--- START Information supplied ---
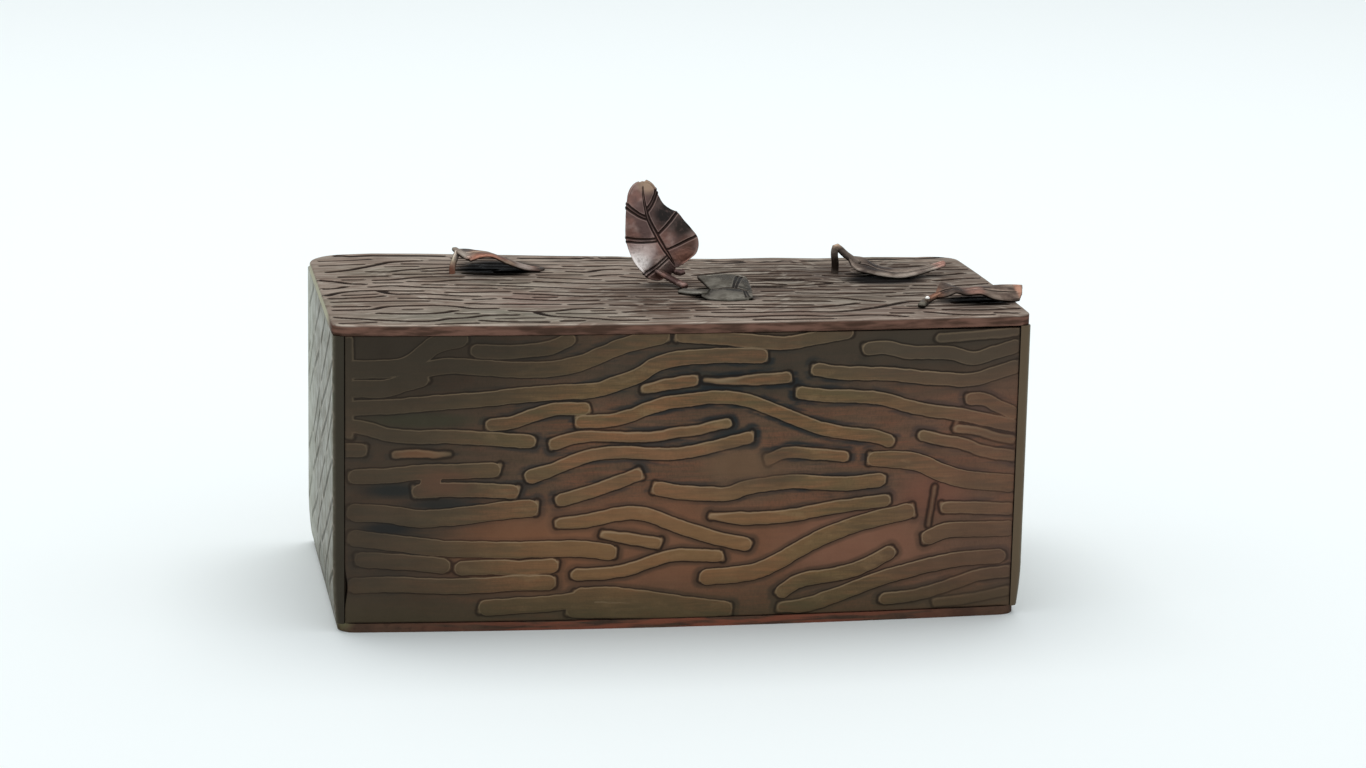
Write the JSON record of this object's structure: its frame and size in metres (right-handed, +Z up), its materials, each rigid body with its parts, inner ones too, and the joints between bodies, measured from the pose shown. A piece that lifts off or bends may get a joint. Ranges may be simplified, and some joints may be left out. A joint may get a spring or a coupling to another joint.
{
  "type": "keepsake box",
  "caption": "Small rectangular keepsake box of soldered copper sheet with an etched bark pattern and a loose lid that carries folded leaves, one of them standing up as the handle.",
  "frame": {"origin": "on the table under the middle of the base plate, which is the middle of the box between its ends and between the flat back and the front corners", "axes": "+X along the box to the right as seen from the front, +Y from the front to the back, +Z up"},
  "size_m": [0.1035, 0.0526, 0.0604],
  "materials": {
    "wall_copper": "etched and darkly patinated copper, brushed highlights",
    "lid_copper": "tooled and patinated copper, grey brown",
    "leaf_copper": "folded copper sheet with a thin patina",
    "base_copper": "patinated copper with a bare streak along the front edge",
    "rim_copper": "plain copper strip, dull"
  },
  "bodies": {
    "box": {"base_plate": "base_copper", "left_wall": "wall_copper", "right_wall": "wall_copper", "front_wall": "wall_copper", "back_wall": "wall_copper"},
    "lid": {"lid_plate": "lid_copper", "lid_rim_front": "rim_copper", "lid_rim_back": "rim_copper", "lid_rim_left": "rim_copper", "lid_rim_right": "rim_copper", "leaf_left": "leaf_copper", "leaf_upright": "leaf_copper", "leaf_centre": "leaf_copper", "leaf_back_right": "leaf_copper", "leaf_front_right": "leaf_copper"}
  },
  "joints": [
    {"name": "lid_lift", "type": "slide", "parent": "box", "child": "lid", "axis": [0, 0, 1], "range_m": [0, 0.06]}
  ]
}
--- END Information supplied ---
*Description of the task*.
Go back to the listing above and please repeat it exactly.

*Output below*.
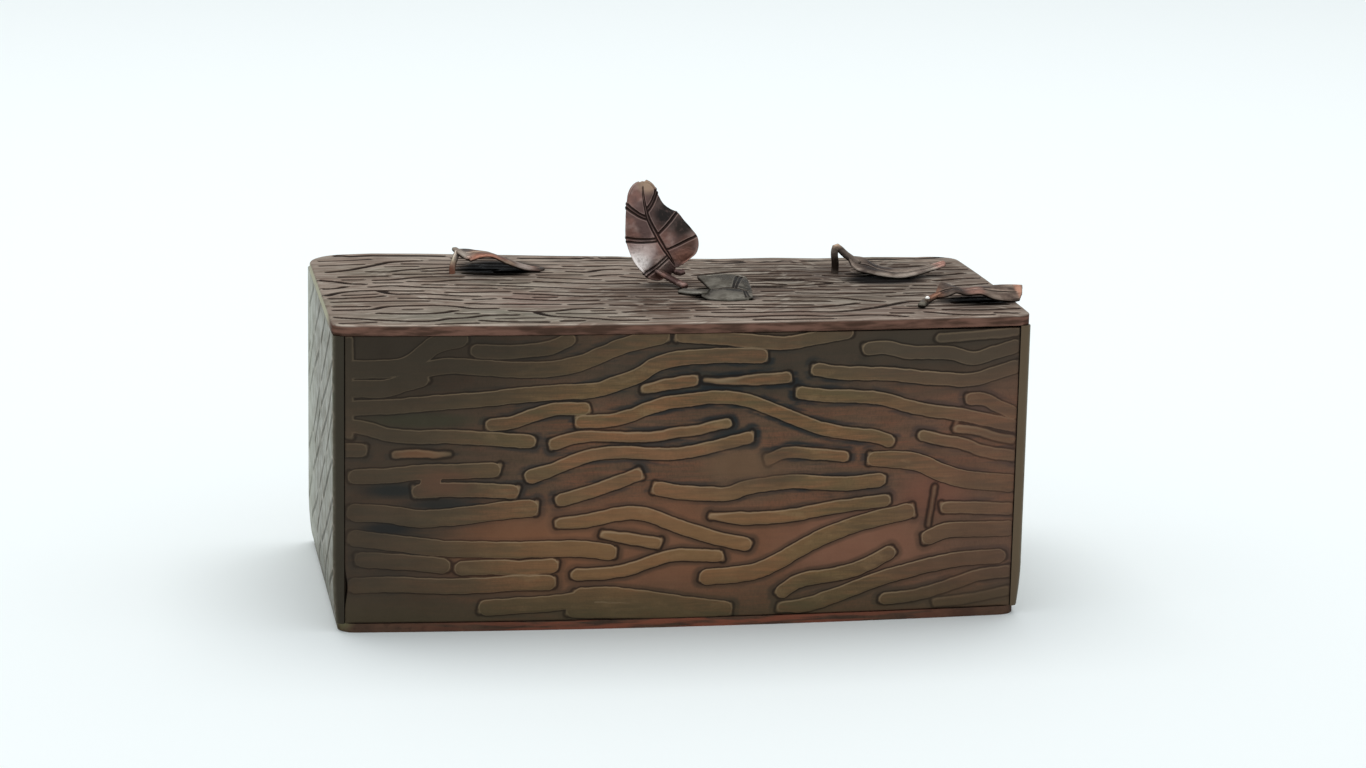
Write the JSON record of this object's structure: its frame and size in metres (right-handed, +Z up), its materials, each rigid body with its parts, inner ones too, and the joints between bodies, measured from the pose shown. A piece that lifts off or bends may get a joint. Ranges may be simplified, and some joints may be left out. A joint may get a spring or a coupling to another joint.
{
  "type": "keepsake box",
  "caption": "Small rectangular keepsake box of soldered copper sheet with an etched bark pattern and a loose lid that carries folded leaves, one of them standing up as the handle.",
  "frame": {"origin": "on the table under the middle of the base plate, which is the middle of the box between its ends and between the flat back and the front corners", "axes": "+X along the box to the right as seen from the front, +Y from the front to the back, +Z up"},
  "size_m": [0.1035, 0.0526, 0.0604],
  "materials": {
    "wall_copper": "etched and darkly patinated copper, brushed highlights",
    "lid_copper": "tooled and patinated copper, grey brown",
    "leaf_copper": "folded copper sheet with a thin patina",
    "base_copper": "patinated copper with a bare streak along the front edge",
    "rim_copper": "plain copper strip, dull"
  },
  "bodies": {
    "box": {"base_plate": "base_copper", "left_wall": "wall_copper", "right_wall": "wall_copper", "front_wall": "wall_copper", "back_wall": "wall_copper"},
    "lid": {"lid_plate": "lid_copper", "lid_rim_front": "rim_copper", "lid_rim_back": "rim_copper", "lid_rim_left": "rim_copper", "lid_rim_right": "rim_copper", "leaf_left": "leaf_copper", "leaf_upright": "leaf_copper", "leaf_centre": "leaf_copper", "leaf_back_right": "leaf_copper", "leaf_front_right": "leaf_copper"}
  },
  "joints": [
    {"name": "lid_lift", "type": "slide", "parent": "box", "child": "lid", "axis": [0, 0, 1], "range_m": [0, 0.06]}
  ]
}